Critic modelv1.Model
// Memory of the agent.
Memory *Memory
// contains filtered or unexported fields
}
Agent is a dqn agent.
func NewAgent ¶
func NewAgent(c *AgentConfig, env *envv1.Env) (*Agent, error)
NewAgent returns a new dqn agent.
type AgentConfig ¶
type AgentConfig struct {
// Base for the agent.
Base *agentv1.Base
// Hyperparameters for the agent.
*Hyperparameters
// ActorConfig is the actor model config.
ActorConfig *ModelConfig
// CriticConfig is the critic model config.
CriticConfig *ModelConfig
}
AgentConfig is the config for a dqn agent.
type BatchedEvents ¶
type BatchedEvents struct {
States, ActionProbs, ActionOneHots, QValues, Masks, Rewards *tensor.Dense
Len int
}
BatchedEvents are the events as a batched tensor.
type Event ¶
Event is an event that occurred when interacting with an environment.
type Events ¶
Events are the events as a batched tensor.
func (*Events) Batch ¶
func (e *Events) Batch() (events *BatchedEvents, err error)
Batch the events.
type Hyperparameters ¶
type Hyperparameters struct {
// Gamma is the discount factor (0≤γ≤1). It determines how much importance we want to give to future
// rewards.
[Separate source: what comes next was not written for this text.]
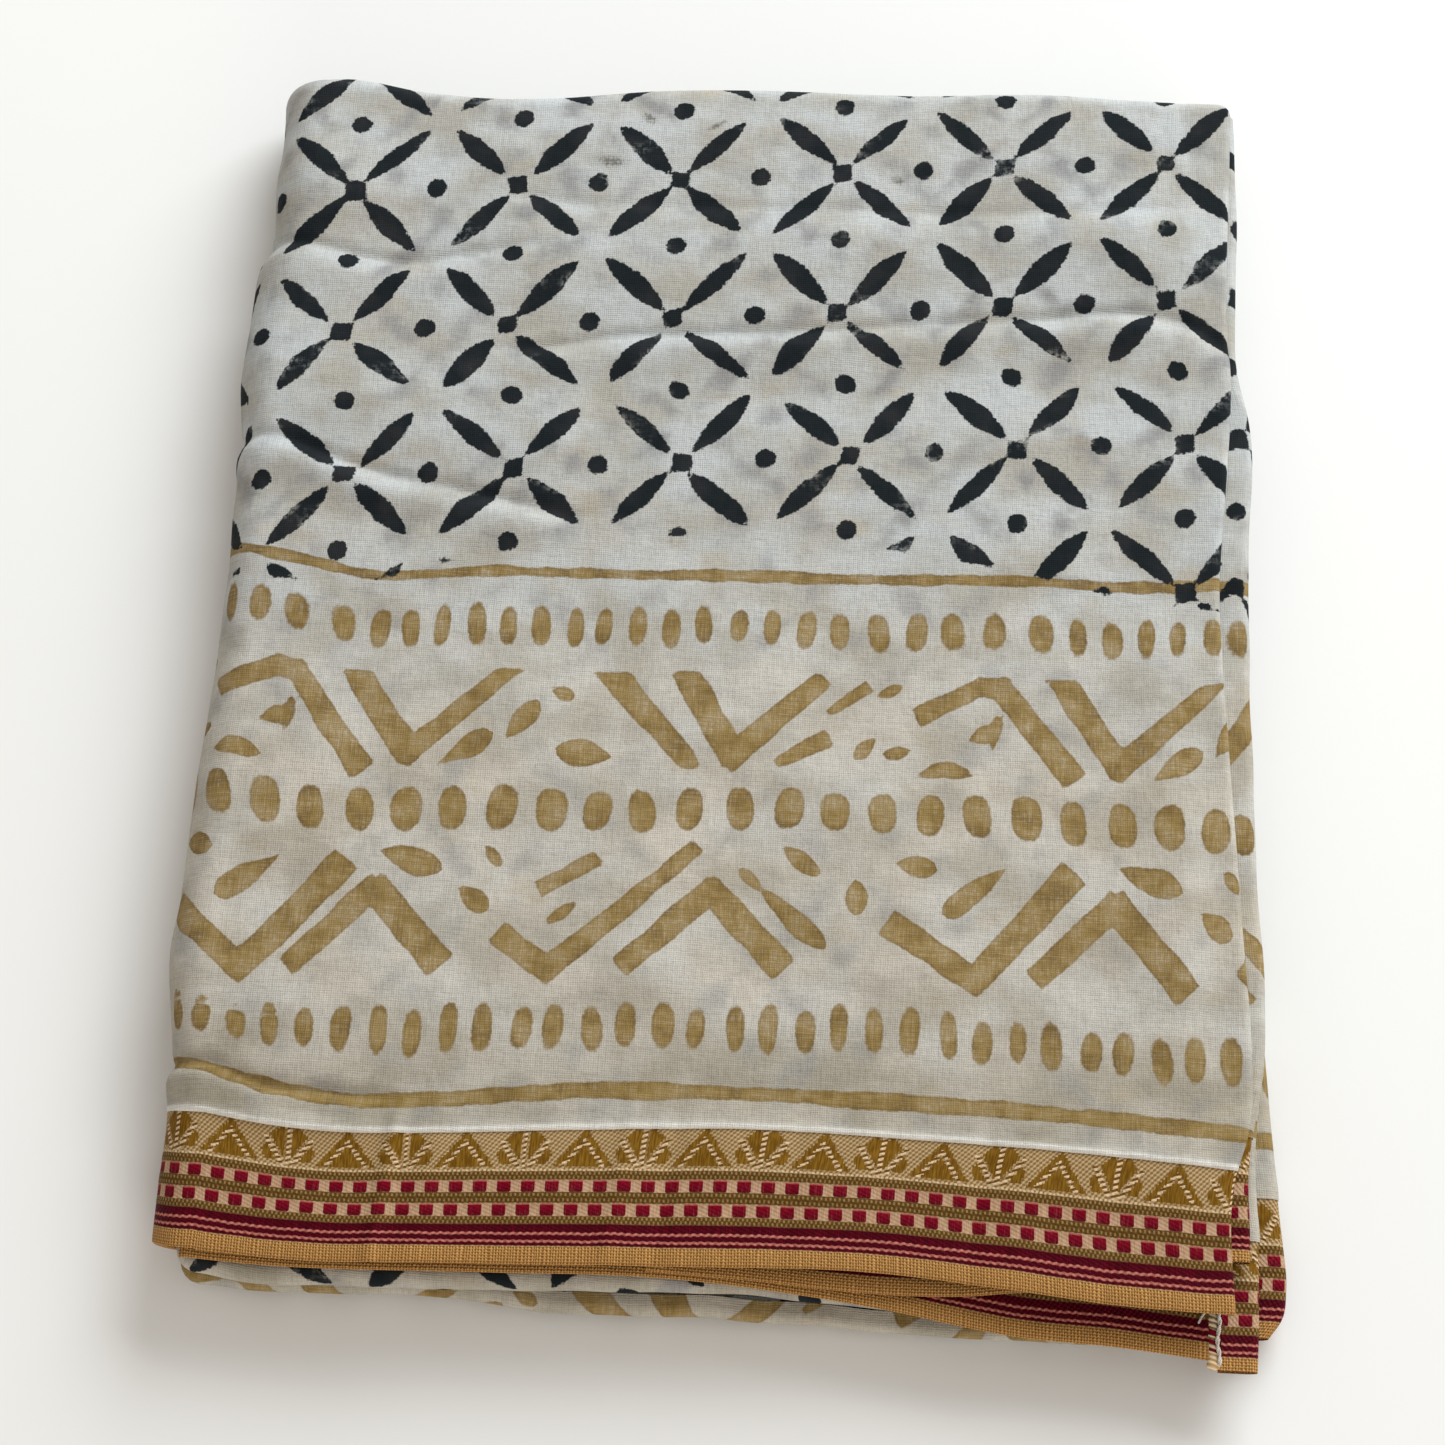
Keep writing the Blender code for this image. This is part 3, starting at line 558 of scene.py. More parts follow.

A high value for the discount factor (close to 1) captures the long-term effective award, whereas,
// a discount factor of 0 makes our agent consider only immediate reward, hence making it greedy.
Gamma float32
// Lambda is the smoothing factor which is used to reduce variance and stablilize training.
Lambda float32
}
Hyperparameters for the dqn agent.
type LayerBuilder ¶
LayerBuilder builds layers.
type Loss ¶
type Loss struct {
// contains filtered or unexported fields
}
Loss is a custom loss for PPO. It is designed to ensure that policies are never over updated.
type Memory ¶
type Memory struct {
// contains filtered or unexported fields
}
Memory for the dqn agent.
type ModelConfig ¶
type ModelConfig struct {
// Loss function to evaluate network performance.
Loss modelv1.Loss
// Optimizer to optimize the weights with regards to the error.
Optimizer g.Solver
// LayerBuilder is a builder of layer.
LayerBuilder LayerBuilder
// BatchSize of the updates.
BatchSize int
// Track is whether to track the model.
Track bool
}
ModelConfig are the hyperparameters for a model.